(Collected data)
-- Begin --

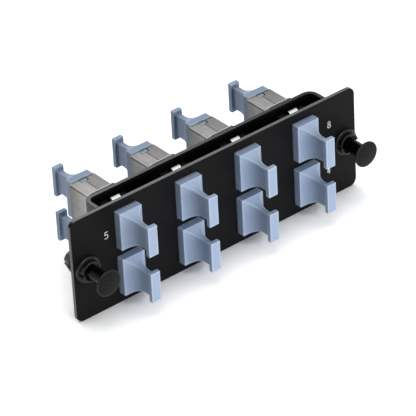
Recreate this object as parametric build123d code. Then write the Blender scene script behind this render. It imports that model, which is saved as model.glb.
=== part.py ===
from build123d import *
import os

# Fibre adapter panel. Lengths in millimetres.
# X runs along the panel, Z is up, and the front of the panel faces -Y.
# The origin is the centre of the front plate's rear face, which seats on the enclosure.

# Front plate
plate_t = 1.6
port_margin = 3.45
plate_corner_r = 3.0
plate_edge_r = 0.2

# Ports: two rows of four
columns = 4
rows = 2
column_pitch = 27.1
row_pitch = 19.1

# Dust cap, measured outward from the face that it seats on
flange_w = 9.8
flange_h = 15.2
flange_t = 3.2
cap_length = 15.2
neck_w = 2.1
neck_h = 9.0
waist_run_w = 6.5
waist_run_h = 7.6
grip_w = 4.1
grip_h = 12.0
grip_t = 1.8
cap_edge_r = 0.25
plug_length = 6.0
plug_clear = 0.2
plug_lead_in = 0.8
key_w = 2.7
key_sink = 0.15
key_length = 1.7
key_end_r = 0.5
key_clear = 0.35
window_clear = 0.4
window_corner_r = 0.4
flange_sink = 0.6

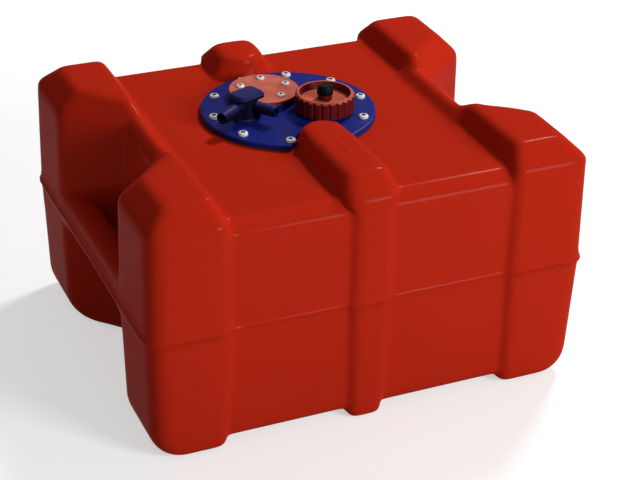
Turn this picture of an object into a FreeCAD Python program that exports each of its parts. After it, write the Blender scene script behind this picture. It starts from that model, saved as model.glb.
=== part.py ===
import FreeCAD, Part
import os

import Sketcher

# A moulded fuel tank of about 42 litres for an outboard engine.
# X runs along the tank, Y from front to back, Z up.
# The origin is on the floor, at the middle of the tank's box.

V = FreeCAD.Vector
doc = FreeCAD.newDocument("outboard_fuel_tank")
sheet = doc.addObject("Spreadsheet::Sheet", "sizes")

SIZES = [
    # Tank body, measured at the mould's parting line
    ("tank_length", 500.0),
    ("tank_depth", 416.0),
    ("tank_height", 292.0),
    ("parting_level", 149.0),
    ("wall", 5.0),
    ("top_draft", 0.7),
    ("base_draft", 1.7),
    ("panel_setback", 7.0),
    ("panel_drop", 25.0),
    ("belly_rise", 8.0),
    ("bead_reach", 2.0),
    ("bead_width", 5.0),
    # Corner lobes and the recesses between them
    ("lobe_left", 86.0),
    ("lobe_right", 91.0),
    ("lobe_chamfer", 23.0),
    ("lobe_slope", 10.0),
    ("recess_left", 57.0),
    ("recess_right", 68.0),
    ("recess_mouth", 212.0),
    ("recess_floor", 88.0),
    ("corner_round", 18.0),
    ("hip_round", 12.0),
    ("step_round", 8.0),
    ("crest_round", 6.0),
    ("room_corner", 8.0),
    ("room_sweep", 22.0),
    ("room_bevel", 6.0),
    ("foot_round", 12.0),
    ("foot_sweep", 34.0),
    # Ridges above the recess walls
    ("ridge_width", 32.0),
    ("ridge_height", 13.0),
    ("ridge_chamfer", 11.0),
    ("ridge_slope", 14.0),
    ("ridge_half", 75.0),
    ("ridge_round", 5.0),
    # Panels
    ("panel_chamfer", 12.0),
    ("belly_round", 14.0),
    # Middle ribs
    ("rib_width", 44.0),
    ("rib_front_x", -6.0),
    ("rib_back_x", -12.0),
    ("rib_slope", 3.0),
    ("rib_end_slope", 6.0),
    ("rib_end_cut", 13.0),
    ("rib_front_end", 40.0),
    ("rib_back_end", 128.0),
    ("rib_round", 8.0),
    # Handle bars
    ("bar_thickness", 30.0),
    ("bar_bottom", 130.0),
    ("bar_height", 47.0),
    ("bar_round", 13.0),
    ("bar_lip", 9.0),
    ("bar_overlap", 9.0),
    # Round flange on the top panel, with its screws and inserts
    ("flange_x", -6.0),
    ("flange_y", 27.0),
    ("flange_radius", 99.0),
    ("flange_thickness", 5.0),
    ("flange_round", 2.0),
    ("gasket_thickness", 2.0),
    ("hatch_radius", 70.0),
    ("notch_half", 25.0),
    ("notch_end", 36.0),
    ("notch_corner", 22.0),
    ("notch_flare", 56.0),
    ("notch_mouth", 80.0),
    ("notch_land", 12.0),
    ("rim_width", 2.0),
    ("rim_depth", 8.0),
    ("rim_gap", 1.5),
    ("bolt_radius", 87.5),
    ("bolt_phase", -38.7),
    ("bolt_step", 36.0),
    ("screw_head_radius", 5.0),
    ("screw_head_height", 3.2),
    ("screw_radius", 2.9),
    ("screw_length", 16.0),
    ("drive_radius", 2.3),
    ("drive_depth", 1.8),
    ("hole_gap", 0.4),
    ("thread_gap", 0.05),
    ("insert_radius", 4.2),
    ("insert_length", 12.0),
    ("boss_radius", 7.5),
    ("boss_depth", 15.0),
    # Blanked port for a level sender
    ("port_x", -21.6),
    ("port_y", 61.8),
    ("port_radius", 40.0),
    ("port_rise", 6.0),
    ("port_bore", 22.0),
    ("port_gasket", 1.5),
    ("cover_thickness", 3.5),
    ("cover_round", 1.0),
    ("port_bolt_radius", 27.3),
    ("port_phase", 4.8),
    ("port_screw_head", 4.0),
    ("port_screw_height", 2.2),
    ("port_screw_radius", 2.0),
    ("port_screw_length", 12.0),
    ("port_insert_radius", 3.2),
    ("port_insert_length", 8.0),
    # Filler neck and its cap
    ("filler_x", 28.7),
    ("filler_y", 4.0),
    ("throat_radius", 19.0),
    ("neck_radius", 26.0),
    ("neck_height", 10.0),
    ("neck_depth", 12.0),
    ("cap_radius", 33.3),
    ("cap_height", 20.0),
    ("cap_lift", 3.0),
    ("cap_round", 2.0),
    ("dish_radius", 27.0),
    ("dish_depth", 8.0),
    ("cap_floor", 2.5),
    ("cap_clearance", 0.4),
    ("lip_gasket", 1.9),
    ("lip_gap", 0.3),
    ("flute_count", 24.0),
    ("flute_radius", 2.6),
    ("flute_reach", 1.3),
    # Vent screw in the cap
    ("vent_boss_radius", 8.0),
    ("vent_boss_height", 6.0),
    ("vent_stem_radius", 3.0),
    ("vent_hole_radius", 1.0),
    ("vent_land", 1.5),
    ("vent_seal_height", 1.7),
    ("knob_radius", 9.2),
    ("knob_waist", 7.4),
    ("knob_height", 10.5),
    ("knob_flutes", 12.0),
    ("knob_flute_radius", 1.1),
    # Fuel outlet
    ("outlet_x", -59.0),
    ("outlet_y", 21.0),
    ("outlet_radius", 13.0),
    ("outlet_height", 22.0),
    ("outlet_seal", 1.5),
    ("spigot_radius", 8.0),
    ("spigot_drop", 16.0),
    ("nut_radius", 12.0),
    ("nut_height", 6.0),
    ("ball_radius", 4.2),
    ("ball_seat", 3.0),
    ("ball_travel", 3.0),
    ("chamber_radius", 4.6),
    ("duct_radius", 3.0),
    ("tail_level", 290.0),
    ("tail_left_turn", 215.0),
    ("tail_left_length", 48.0),
    ("tail_left_radius", 6.6),
    ("tail_right_turn", 304.0),
    ("tail_right_length", 40.0),
    ("tail_right_radius", 5.8),
    ("barb_pitch", 6.0),
    ("barb_rise", 0.9),
    ("web_width", 5.0),
    ("plug_length", 38.0),
    ("plug_width", 28.0),
    ("plug_height", 6.0),
    ("plug_chamfer", 3.0),
    ("plug_stem", 6.0),
    ("plug_stem_length", 6.0),
    ("plug_turn", 22.0),
    ("ring_section", 1.0),
    # Pickup inside the tank
    ("nipple_radius", 3.4),
    ("nipple_length", 12.0),
    ("tube_radius", 5.0),
    ("tube_bore", 3.5),
    ("tube_end", 40.0),
    ("strainer_radius", 9.0),
    ("strainer_height", 35.0),
    ("strainer_wall", 1.8),
    ("strainer_gap", 3.0),
    ("strainer_slots", 8.0),
    ("slot_width", 2.4),
]


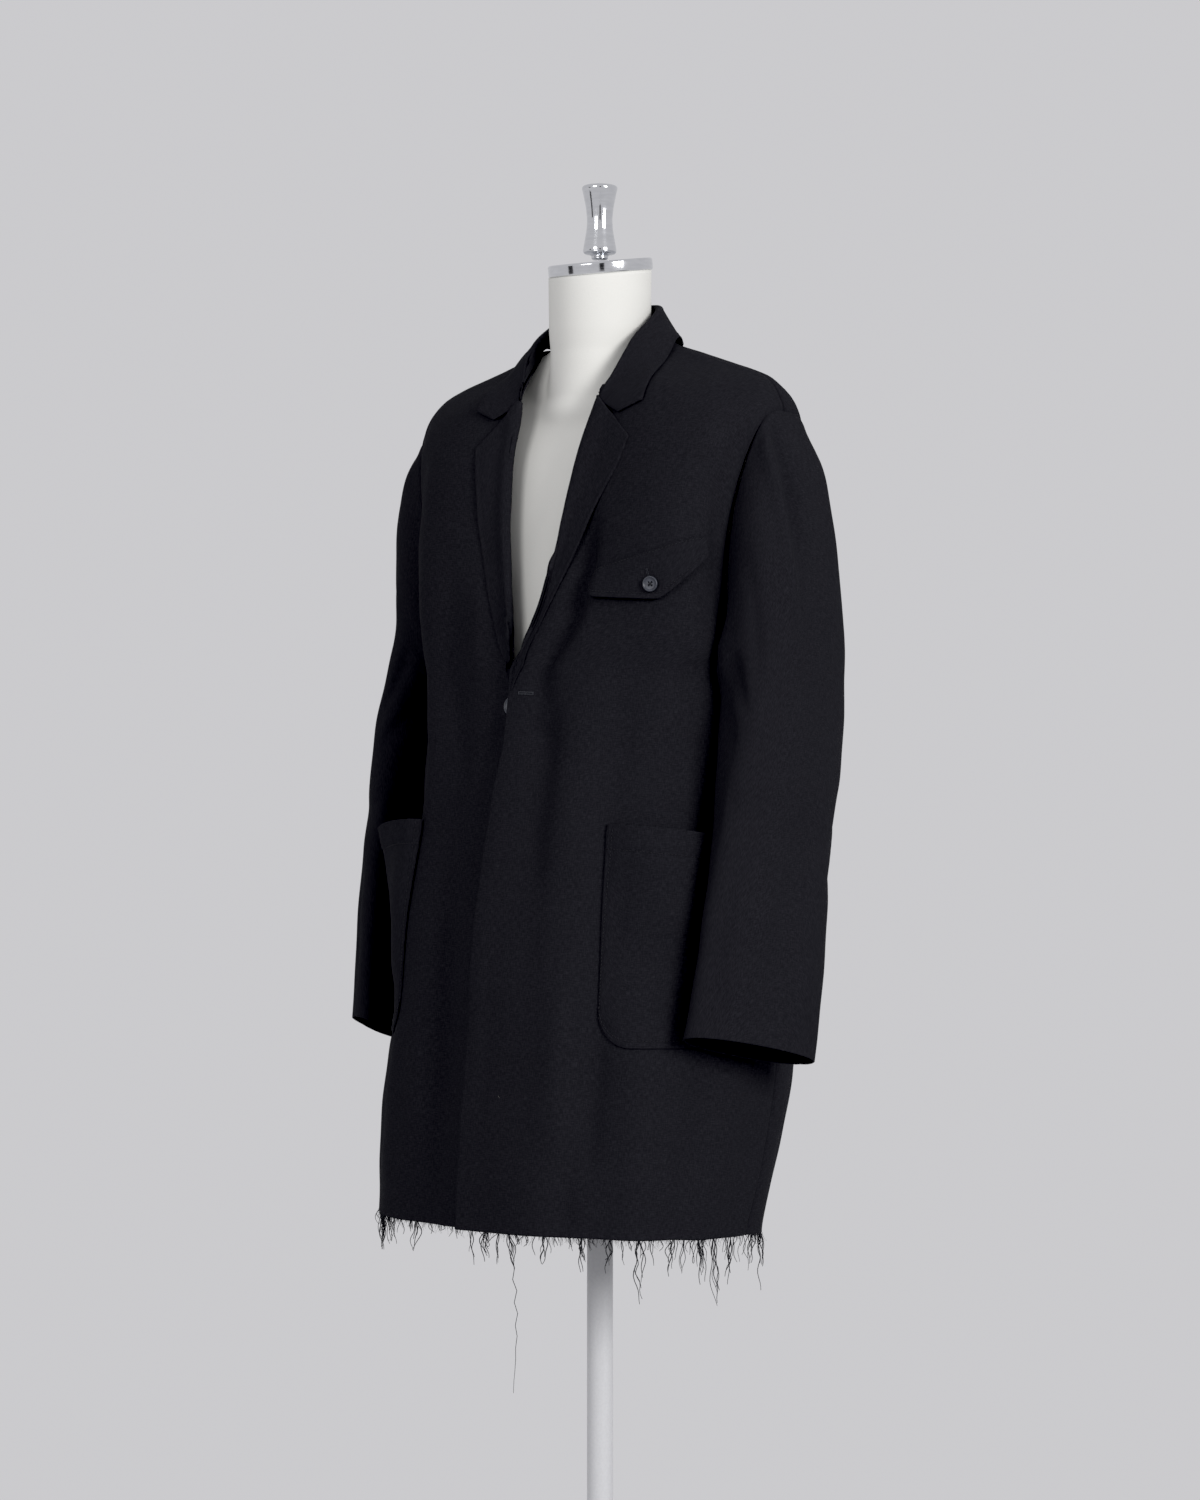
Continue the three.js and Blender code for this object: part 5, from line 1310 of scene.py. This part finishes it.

-- End --

Retype precisely, and only, the span of lines that opens at the line containing "Turn this picture" and closes at the line containing "import Sketcher", both inclusive.

EXERCISE SOLUTION =>
Turn this picture of an object into a FreeCAD Python program that exports each of its parts. After it, write the Blender scene script behind this picture. It starts from that model, saved as model.glb.
=== part.py ===
import FreeCAD, Part
import os

import Sketcher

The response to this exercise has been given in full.